I do appreciate Corbin’s honesty in admitting that he knew he and his coaching staff would be facing an uphill battle when management decided to let Paul Millsap and Al Jefferson walk last offseason. But I think a better response, while still acknowledging his disappointment in that, is that Dennis Lindsey gave him milestones to reach that had nothing to do with wins. Unfortunately, that seemed to be the number he most consistently worked for, but something along the lines of, “Obviously we were disappointed, from a win-loss standpoint, that we lost the veterans we did in the offseason because they helped us win. But management gave us three areas where we knew we could make improvements. We have talented, defensive-minded players, and it was up to us to develop schemes and teach them in a way that we could all be successful.”
Also, the cliché “it is what it is” has been so overused by Corbin in the last 3.5 years that I’ve developed a bit of rage every time I hear it or read it. But that’s my issue, not yours.
What about Corbin’s response specifically to the “haters”—how was that handled?
Was it hard to take the negativity?
You know what? Misery love company, man. You know, I, you know, there are some miserable people, and they love talking about what somebody else is doing or not doing…People like to criticize, and that’s what it is. People like to read it. I don’t give a lot of energy to it myself.
Oof. So, I’m not a psychiatrist or a psychologist and don’t have any fancy letters after my name; however, my friends have called me Dr. Laura for many years, for relationship/friendship advice. I’ve read more self-help and business/PR/marketing books than I’d like to admit, and it seems like public relations/relationship advice 101 is, if you’re being criticized and you want to handle it with class and grace, tossing out insults is not the right way to go about the situation. To rise above, validate either the criticism or the criticizer as having a valid opinion, and then discuss—without getting defensive—reasoning behind choices, while asking for clarification if necessary.
I think there are plenty of Jazz fans out there who don’t just criticize to criticize, but point out areas where they feel like their beloved team could become demonstrably better.
What could he have said? How do you handle all the negativity?
“Try to understand the source—it comes from a fan base that cares deeply about their team and they want to see an improving team. We were told defense was going to be a yardstick by which we were measured and so we tried to make defensive changes—for example, changing from showing out on pick and roll defense to dropping back more so our bigs could be closer to the hoop and protect the basket—along the way to help, but we weren’t able to find the right scheme or player combinations that offered that. (Doesn’t throw the players or management under the bus, while offering a specific example of something they tried instead of clichéd platitudes)
Or even saying, “I try to stay away from the negativity as much as I can, but Dennis Lindsey and I have a collaborative partnership where we’re often bouncing ideas off of each other to make sure.”

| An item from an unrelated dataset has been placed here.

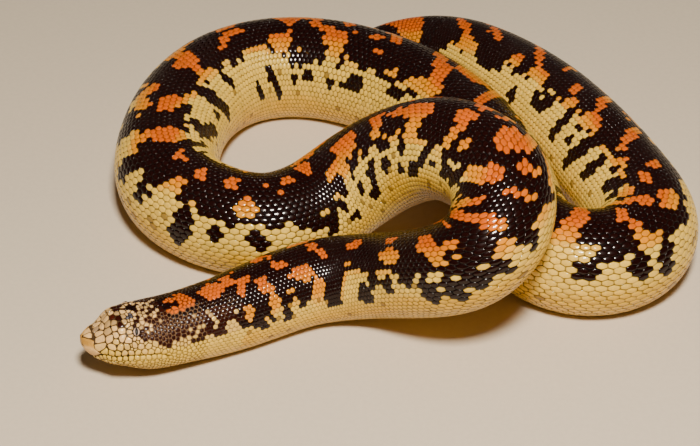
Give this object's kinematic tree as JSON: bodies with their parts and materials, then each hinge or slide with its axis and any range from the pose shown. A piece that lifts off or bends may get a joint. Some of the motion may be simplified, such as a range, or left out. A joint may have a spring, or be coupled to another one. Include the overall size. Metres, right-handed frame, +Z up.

From what I’ve read, listened to, and heard, whenever specific criticisms were levelled at Corbin, he took the lowest, easiest route out: used excuses (“We’re inexperienced, man”), assigned blame (not good for a coaching staff to lose all the veterans, players are young), or deflected onto fans (for example, as being miserable and wanting company). If he had said, “You know, we need to see what we can do better to make sure our schemes are being run with precision and that rotations are quick, and adjust the schemes accordingly, if need be,” that would have both taken some of the blame on himself and his coaching staff, while acknowledging that improvement is part of the player’s responsibility.
Obviously, for Jazz fans, this is a moot point 1, but it’s one Corbin will hopefully learn as he looks to find a spot on another team’s bench for next year. The best way to make sure your critics—whether local bloggers or well-respected national columnists—don’t escalate the debate is to validate that they’re entitled to their opinion, acknowledge where they may be right, and then be open and honest about your reasoning behind your decisions (as much as is appropriate to not give away strategy).
Were Corbin’s responses understandable? From the point that he felt unfairly attacked and criticized, you can see where his responses came from. But I think, as a coach, and as a coach of an organization that prides itself on doing things the right way, he would have been better off taking the higher road.
What do you think, SCHoopsers? How do you wish Corbin had handled the haters differently?